The client confirms that the personal data provided to DKF within the context of the assignment is processed in accordance with the applicable Data Protection Legislation. Unless explicitly agreed otherwise, DKF is the data controller. DKF processes the personal data, in their capacity as data controller, in accordance with the assignment or in accordance with a legal obligation.
In accordance with the applicable Data Protection Legislation, DKF takes appropriate technical and organisational measures to protect personal data against unauthorised or unlawful processing, against accidental loss, destruction, alteration or damage of the personal data.
By signing this contract, the client explicitly acknowledges having been informed of the privacy statement of DKF, the most recent version of which can be found on the website.
VII. Fees
VII.1. Costs and fees
The costs and fees are determined in accordance with the legal and regulatory stipulations applicable to DKF and referred to in the assignment letter, of which these terms and conditions are an integral part.
The costs and fees are payable as the work performed on the client’s behalf progresses, even if the assignment is not completed yet.
Unless stated otherwise in writing, DKF staff members are not authorised to collect fees.
In case of minor shortcomings, the normal prices and fees shall continue to apply and the client cannot demand a price decrease from DKF.
DKF is entitled to periodically adjust the agreed rates to significant changes in their cost structure, including but not limited to changes in labour costs.
VII.2. Costs of third parties
Any specific costs incurred directly with third parties and necessary for the performance of our services will not be included in the fees and will be invoiced separately. At the client’s request, the supporting documents proving any costs incurred on their behalf will be presented.
VII.3. Terms of payment
Invoices and/or fee statements are payable in cash on the due date indicated, at the address of DKF’s registered office to the bank account indicated by DKF.
Late payments shall, by operation of law and without a formal notice of default being required, give rise to:
- Payment of interests at the legal interest rate pursuant to article 5 of the Act of 2 August 2002 on combating late payment in commercial transactions and;
- A lump-sum compensation equalling 10% of the unpaid amounts, with a minimum of € 250.00.

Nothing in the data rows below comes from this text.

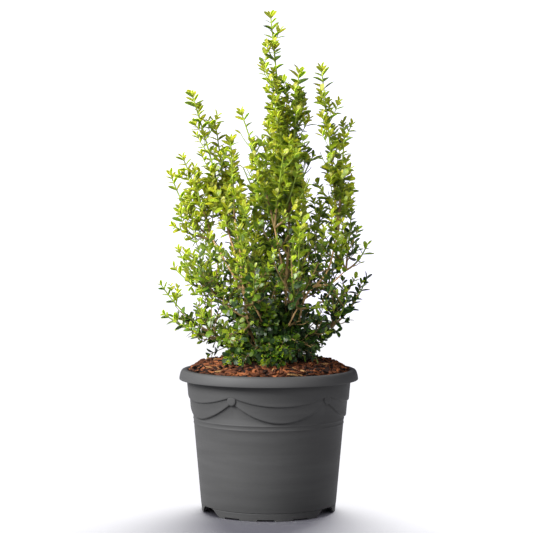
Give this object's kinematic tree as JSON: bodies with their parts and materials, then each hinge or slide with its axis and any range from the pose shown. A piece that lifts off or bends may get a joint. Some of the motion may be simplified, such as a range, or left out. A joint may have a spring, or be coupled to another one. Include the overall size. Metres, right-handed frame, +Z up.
{
  "type": "potted boxwood shrub",
  "caption": "Loose upright boxwood shrub with several stems and small oval leaves, growing in a round grey nursery pot with a rolled rim and draped relief, mulched with bark.",
  "frame": {"origin": "on the ground at the centre of the pot's flat underside", "axes": "+Z up through the pot's axis, -Y toward the front as pictured, +X to the front's right"},
  "size_m": [0.3396, 0.3114, 0.781],
  "materials": {
    "container_plastic": "satin grey moulded plastic with a fine grain",
    "potting_mix": "dark peaty mix, rough",
    "bark_chips": "reddish brown bark chips, rough",
    "boxwood_bark": "pale tan young bark, finely fissured",
    "boxwood_leaves": "smooth leathery leaves, yellow green when young and dark green when old"
  },
  "bodies": {
    "root": {"pot": "container_plastic", "potting_mix": "potting_mix", "bark_mulch": "bark_chips", "trunk": "boxwood_bark", "bough_centre": "boxwood_bark", "bough_left": "boxwood_bark", "bough_right": "boxwood_bark", "bough_front": "boxwood_bark", "bough_back": "boxwood_bark", "bough_left_inner": "boxwood_bark", "bough_left_shoulder": "boxwood_bark", "bough_left_flank": "boxwood_bark", "bough_left_skirt": "boxwood_bark", "bough_front_right": "boxwood_bark", "bough_back_right": "boxwood_bark", "bough_front_upper": "boxwood_bark", "bough_back_upper": "boxwood_bark", "bough_right_flank": "boxwood_bark", "bough_right_skirt": "boxwood_bark", "foliage_top": "boxwood_leaves", "foliage_left_leader": "boxwood_leaves", "foliage_right_leader": "boxwood_leaves", "foliage_front_upper": "boxwood_leaves", "foliage_back_upper": "boxwood_leaves", "foliage_left_inner": "boxwood_leaves", "foliage_left_shoulder": "boxwood_leaves", "foliage_left_flank": "boxwood_leaves", "foliage_left_skirt": "boxwood_leaves", "foliage_right_flank": "boxwood_leaves", "foliage_right_skirt": "boxwood_leaves", "foliage_front_left": "boxwood_leaves", "foliage_front_right": "boxwood_leaves", "foliage_back_left": "boxwood_leaves", "foliage_back_right": "boxwood_leaves"}
  },
  "joints": []
}
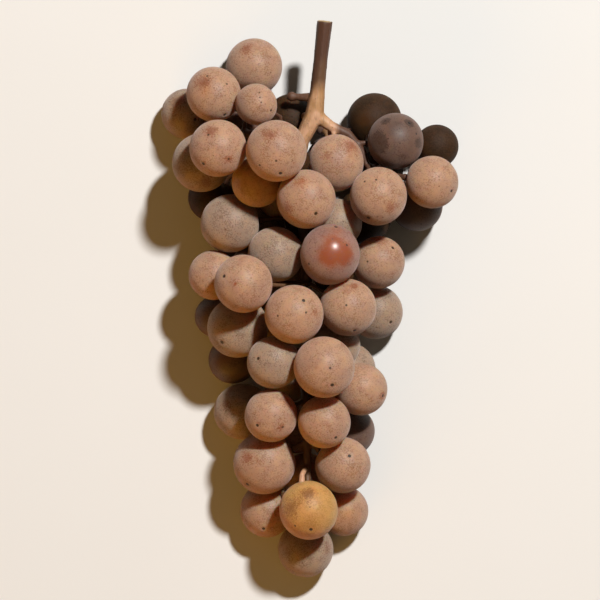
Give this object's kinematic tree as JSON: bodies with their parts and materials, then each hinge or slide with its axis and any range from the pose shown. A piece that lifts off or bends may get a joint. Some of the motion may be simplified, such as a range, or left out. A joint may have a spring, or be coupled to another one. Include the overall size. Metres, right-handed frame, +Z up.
{
  "type": "bunch of grapes",
  "caption": "Bunch of pink-brown wine grapes lying on its side, with two shoulders, a tapering tip and a branched woody stem that ends in a cut stub.",
  "frame": {"origin": "middle of the bunch's footprint, at table height", "axes": "+Y runs from the tip of the bunch up to the cut end of its stem, +Z points up from the table through the side that is seen, +X runs across the bunch"},
  "size_m": [0.0746, 0.1398, 0.0434],
  "materials": {
    "berry_skin": "satin",
    "back_berry_skin": "satin",
    "stem_wood": "matte"
  },
  "bodies": {
    "root": {"back_berry_1": "back_berry_skin", "back_berry_2": "back_berry_skin", "back_berry_3": "back_berry_skin", "back_berry_4": "back_berry_skin", "back_berry_5": "back_berry_skin", "back_berry_6": "back_berry_skin", "back_berry_7": "back_berry_skin", "back_berry_8": "back_berry_skin", "back_berry_9": "back_berry_skin", "back_berry_10": "back_berry_skin", "back_berry_11": "back_berry_skin", "back_berry_12": "back_berry_skin", "back_berry_13": "back_berry_skin", "back_berry_14": "back_berry_skin", "back_berry_15": "back_berry_skin", "left_shoulder_berry_1": "berry_skin", "left_shoulder_berry_2": "berry_skin", "left_shoulder_berry_3": "berry_skin", "left_shoulder_berry_4": "berry_skin", "left_shoulder_berry_5": "berry_skin", "left_shoulder_berry_6": "berry_skin", "left_shoulder_berry_7": "berry_skin", "left_shoulder_berry_8": "berry_skin", "left_shoulder_berry_9": "berry_skin", "lower_body_berry_1": "berry_skin", "lower_body_berry_2": "berry_skin", "lower_body_berry_3": "berry_skin", "lower_body_berry_4": "berry_skin", "lower_body_berry_5": "berry_skin", "lower_body_berry_6": "berry_skin", "middle_body_berry_1": "berry_skin", "middle_body_berry_2": "berry_skin", "middle_body_berry_3": "berry_skin", "middle_body_berry_4": "berry_skin", "middle_body_berry_5": "berry_skin", "middle_body_berry_6": "berry_skin", "middle_body_berry_7": "berry_skin", "middle_body_berry_8": "berry_skin", "middle_body_berry_9": "berry_skin", "middle_body_berry_10": "berry_skin", "middle_body_berry_11": "berry_skin", "right_shoulder_berry_1": "berry_skin", "right_shoulder_berry_2": "berry_skin", "right_shoulder_berry_3": "berry_skin", "right_shoulder_berry_4": "berry_skin", "right_shoulder_berry_5": "berry_skin", "right_shoulder_berry_6": "berry_skin", "right_shoulder_berry_7": "berry_skin", "stem": "stem_wood", "tip_berry_1": "berry_skin", "tip_berry_2": "berry_skin", "tip_berry_3": "berry_skin", "tip_berry_4": "berry_skin", "upper_body_berry_1": "berry_skin", "upper_body_berry_2": "berry_skin", "upper_body_berry_3": "berry_skin", "upper_body_berry_4": "berry_skin", "upper_body_berry_5": "berry_skin", "upper_body_berry_6": "berry_skin", "upper_body_berry_7": "berry_skin"}
  },
  "joints": []
}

In case of non-payment of a specific invoice on the due date and if an insolvency procedure is started with respect to the client or if there are concurrent creditors, the unpaid balance of all other invoices, even those who have not yet fallen due and even if payment facilities had been granted, will become payable by operation of law and without a formal notice of default being required.

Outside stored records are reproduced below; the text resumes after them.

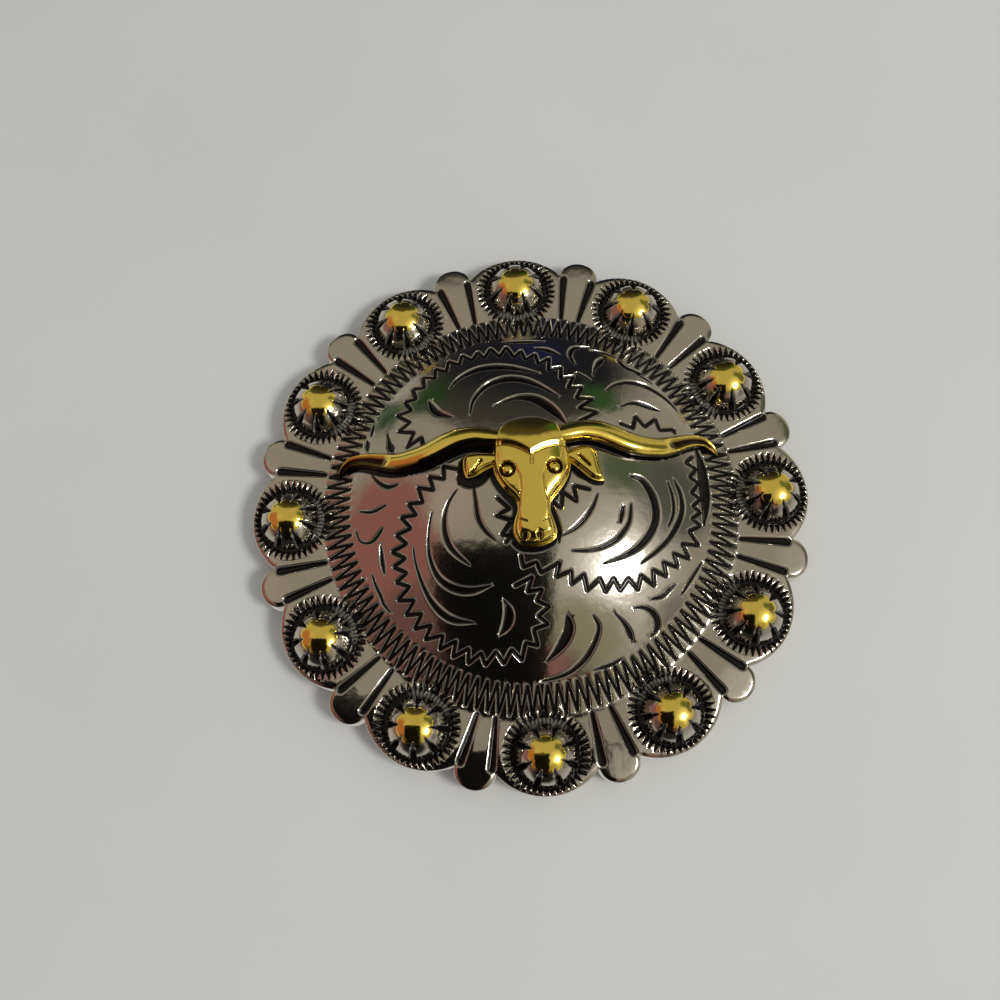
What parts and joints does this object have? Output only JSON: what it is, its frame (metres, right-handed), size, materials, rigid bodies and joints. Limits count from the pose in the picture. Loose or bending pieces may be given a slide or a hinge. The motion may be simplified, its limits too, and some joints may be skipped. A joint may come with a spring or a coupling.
{
  "type": "concho",
  "caption": "Round scalloped concho with raised berries round its edge, an engraved dome and a longhorn steer head laid over it, fastened by a screw from behind.",
  "frame": {"origin": "centre of the plane that the back rim lies on, below the middle of the dome", "axes": "+Z out of the face; +Y from the steer's muzzle towards its poll; +X along the horns"},
  "size_m": [0.038, 0.038, 0.0091],
  "materials": {
    "antiqued_nickel": "bright nickel plate on a zinc casting, blackened in the cuts, with gilt caps on the berries",
    "gilt": "bright gold plate on a zinc casting",
    "plain_nickel": "turned brass, nickel plated"
  },
  "bodies": {
    "root": {"body": "antiqued_nickel", "steer_head": "gilt", "screw_post": "plain_nickel"}
  },
  "joints": []
}
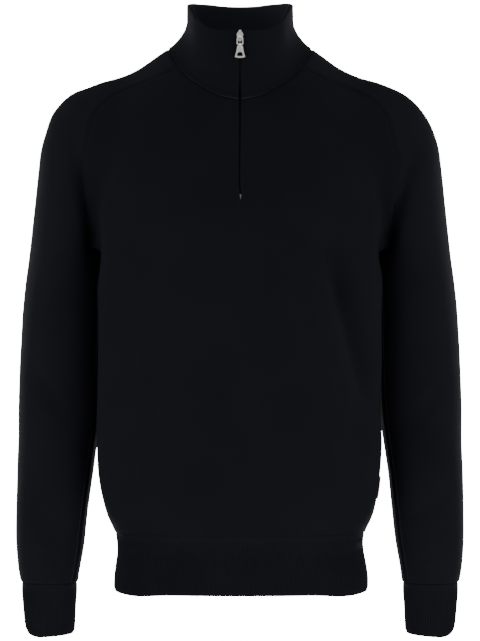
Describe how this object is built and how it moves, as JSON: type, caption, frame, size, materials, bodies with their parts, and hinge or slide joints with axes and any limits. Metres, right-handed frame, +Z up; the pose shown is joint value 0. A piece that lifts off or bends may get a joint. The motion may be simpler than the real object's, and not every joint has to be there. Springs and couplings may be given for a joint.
{
  "type": "quarter-zip knitted pullover",
  "caption": "Fine-knit pullover with a funnel collar, a short front zip with a hanging pull, saddle shoulders and ribbed hem and cuffs, filled out as when worn.",
  "frame": {"origin": "middle of the neck base, between the two points where the shoulders meet the neck, where a wearer carries the garment", "axes": "+X towards the wearer's left, +Y towards the back, +Z up; the front with the zip faces -Y"},
  "size_m": [0.565, 0.2566, 0.8035],
  "materials": {
    "body_knit": "matt fine knit, very dark navy",
    "sleeve_knit": "matt fine knit, very dark navy",
    "collar_knit": "matt fine knit, two layers, very dark navy",
    "rib_knit": "matt ribbed knit, very dark navy",
    "zip_tape": "woven tape, near black",
    "zip_metal": "polished, warm silver",
    "side_tab_weave": "woven tab, navy with small diamonds"
  },
  "bodies": {
    "root": {"front_panel": "body_knit", "back_panel": "body_knit", "sleeve_left": "sleeve_knit", "sleeve_right": "sleeve_knit", "collar": "collar_knit", "hem_rib": "rib_knit", "cuff_left": "rib_knit", "cuff_right": "rib_knit", "zip_tape_left": "zip_tape", "zip_tape_right": "zip_tape", "zip_chain": "zip_metal", "zip_stop": "zip_metal", "zip_slider": "zip_metal", "side_tab": "side_tab_weave"},
    "pull_link": {"pull_link": "zip_metal"},
    "pull_tab": {"pull_tab": "zip_metal"}
  },
  "joints": [
    {"name": "link_swing", "type": "hinge", "parent": "root", "child": "pull_link", "pos_m": [0, -0.08801, 0.02686], "axis": [-1, 0, 0], "range_deg": [0, 150]},
    {"name": "tab_swing", "type": "hinge", "parent": "pull_link", "child": "pull_tab", "pos_m": [0, -0.08931, 0.01503], "axis": [-1, 0, 0], "range_deg": [0, 115]}
  ]
}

DKF is entitled to suspend the provision of their services without prior notice of default sent by registered post in case of non-payment or any other non-compliance by the client, provided that the client is duly informed. All costs and expenses resulting from the suspension are payable by the client.

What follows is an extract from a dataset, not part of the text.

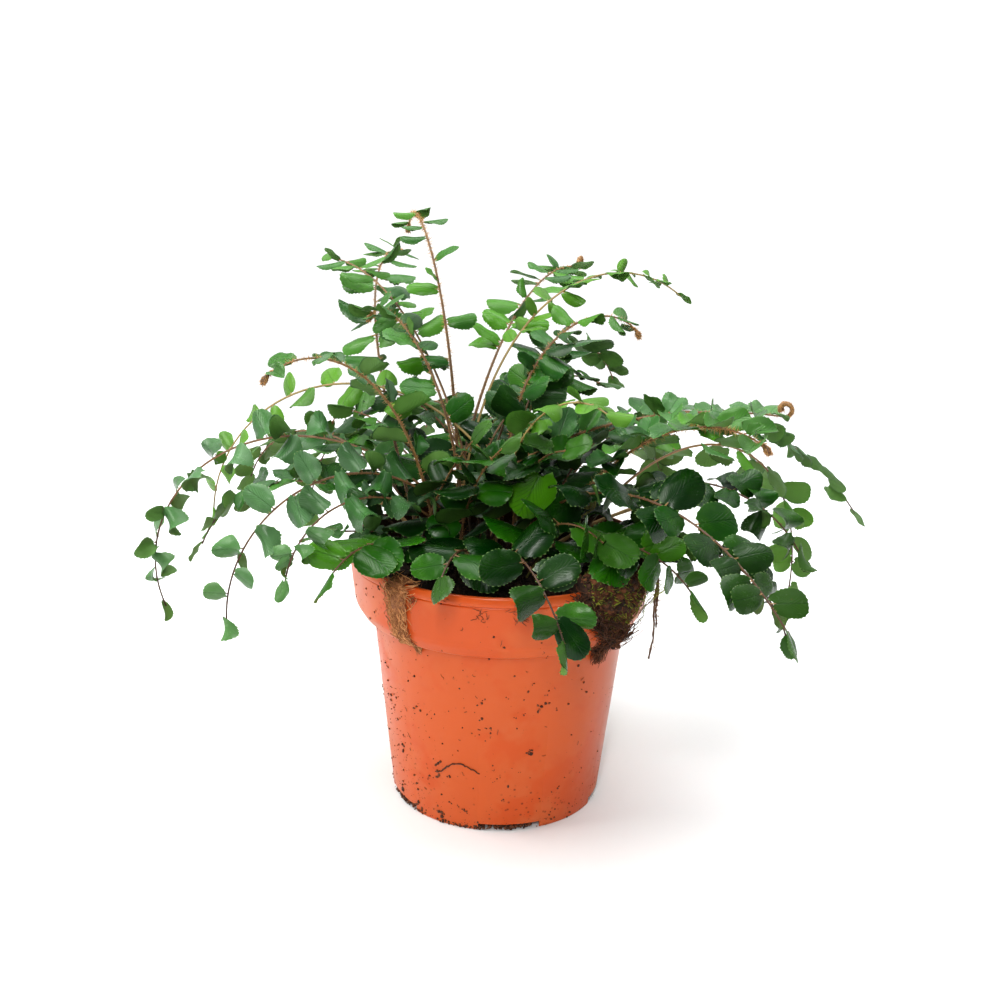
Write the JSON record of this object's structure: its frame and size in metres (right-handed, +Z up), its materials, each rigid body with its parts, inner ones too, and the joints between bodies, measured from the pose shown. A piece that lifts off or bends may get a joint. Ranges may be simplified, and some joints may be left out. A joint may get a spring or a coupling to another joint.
{
  "type": "potted fern",
  "caption": "Button fern with arching wiry fronds of small round leaflets, in a round orange plastic nursery pot with a stepped collar.",
  "frame": {"origin": "middle of the pot's foot, on the floor it stands on", "axes": "+Z up; -Y towards the picture's camera; +X to the right as that camera sees the plant"},
  "size_m": [0.3054, 0.296, 0.2234],
  "materials": {
    "pot_plastic": "satin",
    "peat": "matte",
    "moss_and_peat": "matte",
    "coir_fibre": "matte",
    "root": "matte",
    "fern_green": "satin",
    "young_fern_green": "satin"
  },
  "bodies": {
    "root": {"crozier_back": "young_fern_green", "crozier_right": "young_fern_green", "fibre_tuft": "coir_fibre", "frond_back_1": "fern_green", "frond_back_2": "fern_green", "frond_back_3": "fern_green", "frond_back_4": "fern_green", "frond_back_5": "fern_green", "frond_back_6": "fern_green", "frond_back_left": "fern_green", "frond_back_right": "fern_green", "frond_big_arch": "fern_green", "frond_crown_back": "fern_green", "frond_crown_front": "fern_green", "frond_crown_left": "fern_green", "frond_crown_middle": "fern_green", "frond_crown_right": "fern_green", "frond_front_glossy": "fern_green", "frond_front_left_glossy": "fern_green", "frond_front_left_upright": "fern_green", "frond_front_mid": "fern_green", "frond_front_over_rim": "fern_green", "frond_front_right": "fern_green", "frond_front_upright": "fern_green", "frond_heart": "fern_green", "frond_left_arched": "fern_green", "frond_left_hanging": "fern_green", "frond_left_inner": "fern_green", "frond_left_long": "young_fern_green", "frond_left_low": "fern_green", "frond_left_mid": "fern_green", "frond_left_trailing": "fern_green", "frond_left_upright": "fern_green", "frond_pale_centre": "young_fern_green", "frond_right_coiled": "fern_green", "frond_right_drooping": "fern_green", "frond_right_hairy": "fern_green", "frond_right_level": "fern_green", "frond_right_low": "fern_green", "frond_right_mid": "fern_green", "frond_right_outer": "fern_green", "frond_right_short": "fern_green", "frond_right_thin": "young_fern_green", "frond_tall_hairy": "fern_green", "frond_tall_left": "fern_green", "frond_tall_outer": "fern_green", "growing_medium": "peat", "moss_clump": "moss_and_peat", "pot": "pot_plastic", "root_strands": "root"}
  },
  "joints": []
}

DKF is under all circumstances entitled to payment of the fees and costs relating to the work already performed.
VII.4. Advances
DKF can request payment of one or several advances. These advances will be taken into account in the final statement of costs and fees.
VII.5. Objection to statement of costs and fees
Any objections to the statement of costs and fees must be raised by means of a registered letter containing the reasons for the objection, at the latest 21 calendar days after the date of the invoice. If no objections are raised, it is assumed that the client agrees with the services that are invoiced.
VII.6. Pledge
The client grants a pledge in favour of DKF on all present and future tangible and intangible property belonging to their business, regardless of the nature of their present and future activities, regardless of the place where such activities are now or hereafter conducted, and regardless, for tangible property, of whether it is located with the pledgor or with a third party, including DKF. This pledge guarantees the payment to DKF, on any grounds whatsoever, of all amounts payable as a result of the delivery of goods or the provision of services to the client. The pledge is granted for an indefinite period of time and can only be terminated by registered letter with acknowledgement of receipt and with six months’ notice. The termination shall only have effect for the future and shall have as a consequence that the pledge hereby established shall only serve as security for secured claims existing upon expiration of the notice period, even if they do not become due and payable until later.
If the pledge is registered in the pledge register, DKF is entitled to charge the client for the cost of the registration as well as a lump-sum administrative fee of €40.00. In the event of non-compliance by the client, the pledgee is authorised to cash in the pledge and is free to choose the realisation method.
VIII. Intellectual Property Rights
All reports and documents resulting from the assignment shall remain the intellectual property of DKF. Unless explicitly stipulated otherwise in writing, these reports and documents can only be used by the client after full payment of all fees and costs associated with the performance of the assignment entrusted to DKF and within the limits of the specific assignment for which they were drawn up. DKF can use the data supplied by the client for internal analyses and/or benchmarking.
IX. Force majeure
Neither party can be held liable vis-à-vis the other party if the non-observance of their obligations is the result of circumstanced beyond their reasonable control, including any advice, warning or ban issued by competent local, national, foreign or supernational authorities or resulting from a new policy of one of the parties with respect to, for instance, travel to certain countries or regions. If the circumstances that make it impossible for a party to perform their obligations during an uninterrupted period of 30 days persist, each party will, at any time following the expiration of this period of 30 days, be entitled to terminate the contract with 15 days’ written notice.
X. Invalidity
The invalidity, unlawfulness or unenforceability of one or several provisions of these general terms and conditions or of any agreement governing the legal relations between the parties shall not in any way affect the validity and enforceability of the other provisions of these agreements. In this case, the parties will consult with regard to substitute provisions that come closest in content and scope to the invalid, unlawful or unenforceable provision, taking into account the intention of the parties.
XI. Full agreement
The contract encompasses the full agreement between the parties with respect to the intended transactions and supersedes any previous oral agreements and documents relating thereto, except in the event that the parties have expressly deviated in writing from an earlier version of this contract. In that case these deviations agreed in writing shall remain in full force and effect, provided that they are not contrary to the applicable legislation.
XII. Applicable law and settlement of disputes
The interpretation and performance of the contract are governed by Belgian law.
The courts of the district where DKF’s registered office is located have jurisdiction for any disputes of any kind.